The relief ordered by this Court is also in the public interest. Any claim that the voters of this Commonwealth are disenfranchised by this Court’s order are spurious. The Order at issue does nothing more than preserve the status quo pending further and immediate review. That being said, this Court is mindful that one of the alternative reliefs noted by Petitioners would cause the disenfranchisement of the nearly seven million Pennsylvanians who voted in the 2020 General Election….. The Court agrees it would be untenable for the legislature to appoint the electors where an election has already occurred, if the majority of voters who did not vote by mail entered their votes in accord with a constitutionally recognized method…. However, this is not the only equitable remedy available in a matter which hinges upon upholding a most basic constitutional right of the people to a fair and free election.
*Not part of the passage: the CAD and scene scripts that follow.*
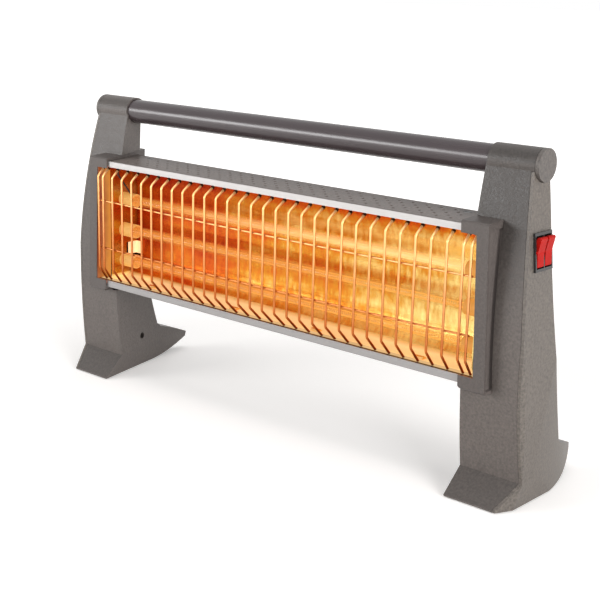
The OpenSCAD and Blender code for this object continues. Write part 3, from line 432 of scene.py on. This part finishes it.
# Clear tube: most opaque along the line of the coil behind its wall, found by height, and the two lower
# ones clearer towards +x
def glowingQuartz(name):
    finish = Finish(name, Roughness=0.12, IOR=1.45, Specular_IOR_Level=0.15)
    streak = finish.noise(1.0, 3.0, finish.stretched(20.0, 200.0, 200.0))
    warm = tubeGlow(finish, streak)
    z = finish.axis(2)
    core = sum((z.bell(level + 1.2 * mm, 2.6 * mm) for level in tubeLevels), 0.0)
    finish.set("Base Color", warm)
    finish.set("Emission Color", warm)
    finish.set("Emission Strength", 0.36)
    faint = 1.0 - 0.7 * alongTube(finish) * (1.0 - onTopTube(finish))
    finish.set("Alpha", (0.08 + (0.3 + 0.4 * streak) * core) * faint)
    return finish.material


# Hot resistance wire: the same glow, brighter
def hotWire(name):
    finish = Finish(name, Roughness=0.5)
    warm = tubeGlow(finish, finish.noise(1.0, 3.0, finish.stretched(40.0, 300.0, 300.0)))
    finish.set("Base Color", warm)
    finish.set("Emission Color", warm)
    finish.set("Emission Strength", 0.85)
    return finish.material


# Plated wire tinted by the painted light of the tubes: mottled, from copper below to a pale gold painted
# highlight at the top, and plain dark copper below the lower bend; roughness = 0.26 + 0.2 x mottle
def glowPaintedWire(name):
    finish = Finish(name, Metallic=1.0, Specular_Tint=(0.70, 0.30, 0.10))
    z = finish.axis(2)
    mottle = finish.noise(160.0, 3.0)
    high = ((z - 100.0 * mm) / (100.0 * mm) + 0.3 * (mottle - 0.5)).clamp()
    warm = finish.mix(high, (0.44, 0.11, 0.023), (0.86, 0.50, 0.21))
    warm = finish.mix(z.above(104.0 * mm, 2.0 * mm), (0.44, 0.11, 0.028), warm)
    finish.set("Base Color", warm)
    finish.set("Roughness", 0.26 + 0.2 * mottle)
    # painted glow of the tubes' light, strongest above 190 mm
    finish.set("Emission Color", finish.tint(warm, 0.1 + 0.7 * z.above(190.0 * mm, 4.0 * mm)))
    finish.set("Emission Strength", 0.5)
    return finish.material


finishes = {
    "leg": legPlastic("leg_plastic", (0.116, 0.099, 0.090), 0.46, 0.42),
    "cover": mouldedPlastic("cover_plastic", (0.125, 0.108, 0.094), 0.46, 0.64),
    "cap": capPlastic("cap_plastic", (0.087, 0.073, 0.067), 0.5, 0.3),
    "dark": glossPlastic("dark_plastic", (0.032, 0.030, 0.031), 0.35),
    "plug": mouldedPlastic("plug_plastic", (0.103, 0.09, 0.082), 0.44, 0.7),
    "tube": smoothPaint("handle_paint", (0.050, 0.037, 0.040), 0.26),
    "housing": speckledEnamel("housing_enamel", (0.196, 0.166, 0.152)),
    "trim": trimMetal("trim_metal", (0.47, 0.455, 0.45)),
    "steel": brushedMetal("plated_steel", (0.62, 0.61, 0.60), 0.3),
    "brass": brushedMetal("brass", (0.75, 0.55, 0.25), 0.3),
    "clip": brushedMetal("clip_metal", (0.9, 0.55, 0.2), 0.3),
    "clay": firedClay("ceramic", (0.60, 0.37, 0.12), (0.42, 0.21, 0.05)),
    "sheet": glowPaintedSheet("reflector_sheet"),
    "ends": glowPaintedSheet("reflector_ends", 0.3),
    "quartz": glowingQuartz("quartz"),
    "coil": hotWire("coil"),
    "wire": glowPaintedWire("grille_wire"),
    "cross": glowPaintedWire("grille_cross"),
    # painted shade at the tops of the upright wires
    "wireEndShade": paintedShadeMetal("wire_end_shade", (0.030, 0.008, 0.003)),
    "sleeve": mouldedPlastic("lead_sleeve", (0.02, 0.016, 0.016), 0.6, 0.2),
    "pale": mouldedPlastic("pale_plastic", (0.62, 0.60, 0.55), 0.4, 0.1),
    "switch": glossPlastic("switch_black", (0.026, 0.024, 0.024)),
    "rocker": glossPlastic("rocker_red", (0.42, 0.008, 0.005), 0.34, 0.07),
    "rubber": mouldedPlastic("rubber", (0.02, 0.02, 0.021), 0.7, 0.3),
}
print("finishes made:", len(finishes))

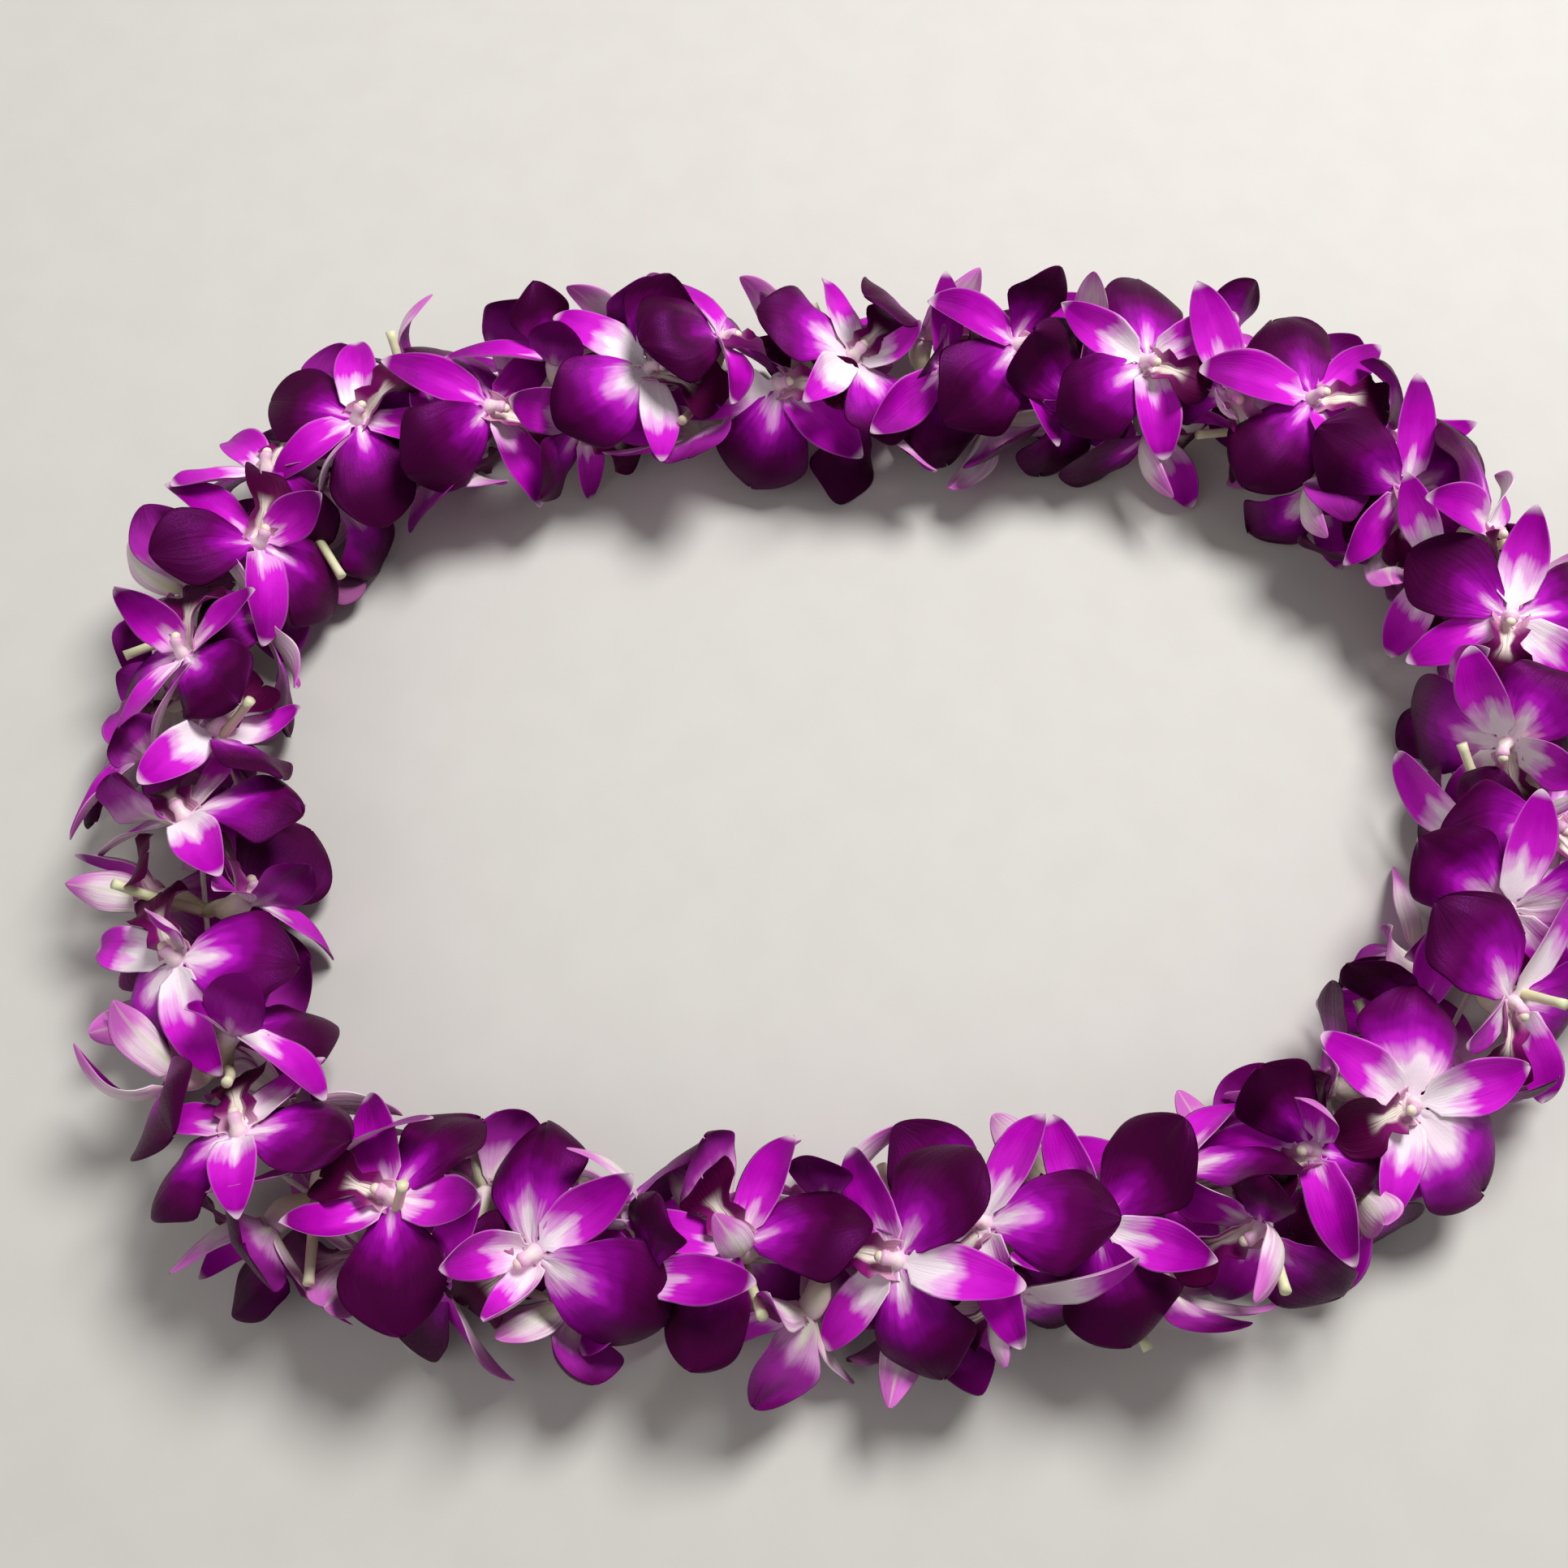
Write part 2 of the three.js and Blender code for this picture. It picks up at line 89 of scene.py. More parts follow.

Hence, Respondents have not established that greater harm will result in providing emergency relief, than the harm suffered by the public due to the results of a purportedly unconstitutional election.
So, her emergency relief is being appealed, and as I read the Rules of Appellate Procedure, the emergency relief she ordered is not effective against the State Defendants while their appeal is pending. The Pennsylvania Supreme Court can simply do nothing, and let the calendar take care of the problem by mooting out her order as of December 14 when the Electoral College meets to vote.
But, there are several matters that have come out of the Pennsylvania Supreme Court that I expect to see as the subject of petitions filed in the United States Supreme Court next week — in addition to the Third Circuit case where the Court seemingly went out of its way in its opinion to note that much of the opinion rested on decisions in this election cycle by the Pennsylvania Supreme Court.
This challenge to Act 77 will likely not be the subject of any definitive Pennsylvania Supreme Court action in time to be taken up by the US Supreme as part of a review of these other matters.
But that doesn’t mean the Justices won’t be aware of the issue and how the Pennsylvania Supreme Court responded — or failed to respond.